Domes of Fire
- The front cover of a 1995 Voyager edition of "Domes of Fire".
- Author: David Eddings
- Language: English
- Series: The Tamuli
- Genre: Fantasy
- Publisher: Del Rey Books
- Publication date: 1992
- Publication place: USA
- Media type: Print ( )
- Pages: 480 (paperback)
- ISBN: 0-345-38327-3
- OCLC: 28486517
- Preceded by: The Elenium Series
- Followed by: The Shining Ones

= The Tamuli =

Series of fantasy novels

The Tamuli is a series of fantasy novels by American writer David Eddings. The series consists of three volumes:

- Domes of Fire
- The Shining Ones
- The Hidden City

The Tamuli is the sequel to The Elenium. In this series, Sparhawk and friends travel to the Tamul Empire, far to the east. The first book was published in November 1992.

== Domes of Fire ==

Domes of Fire returns the reader to the world of The Elenium and the adventures of Sparhawk - Pandion Knight and Prince Consort to Queen Ehlana of Elenia.
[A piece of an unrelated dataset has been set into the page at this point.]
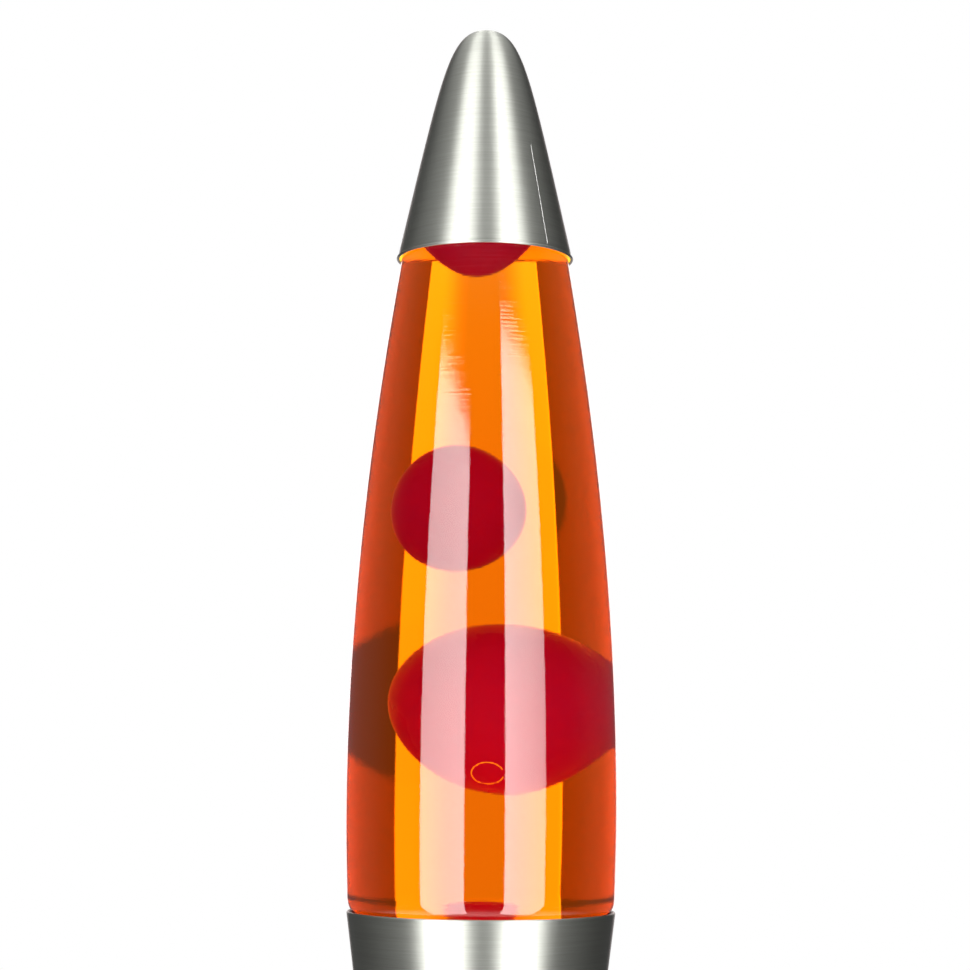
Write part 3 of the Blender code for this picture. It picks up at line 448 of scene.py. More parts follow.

The novel chronicles the journey of Sparhawk and his companions as they journey across two continents to the city of Matherion, capital of the Tamul Empire - where supernatural occurrences threaten the safety of the entire world.

== The Shining Ones ==

The Shining Ones continues the adventures of the series. Having seen the beginning of the threats in the Tamuli Empire, Sparhawk and his friends launch a campaign to purge the majority of the offenders with the help of the feared Shining Ones. As events reveal greater forces working in the background, Sparhawk is forced to do what he never wished to: take forth Bhelliom, the Sapphire Rose, and wield it once again.

== The Hidden City ==

Following The Shining Ones, the enemies have been identified, and the cards are dealt. Queen Ehlana, kidnapped by the forces of Cyrgon, is held captive against Sparhawk's delivering of Bhelliom. The Troll Gods, freed in the climax of The Shining Ones, along with Sparhawk and the Younger Gods set out to stop Cyrgon as a greater threat looms. Cyrgon, desperate after his defeat, unleashes Bhelliom's arch-rival, Klæl, and Sparhawk, taking on his full role as Anakha, goes to face Cyrgon in the Hidden City of the Cyrgai.

==Special release==
In November 2008, Del Rey Books released all three books of The Tamuli in a single volume, trade paperback edition. This follows a similar special treatment for The Elenium. The single-volume edition features all of the original material of the separate books including maps and weighs in at 1040 pages. The cover is light blue and features a prominent picture of a crown on the front.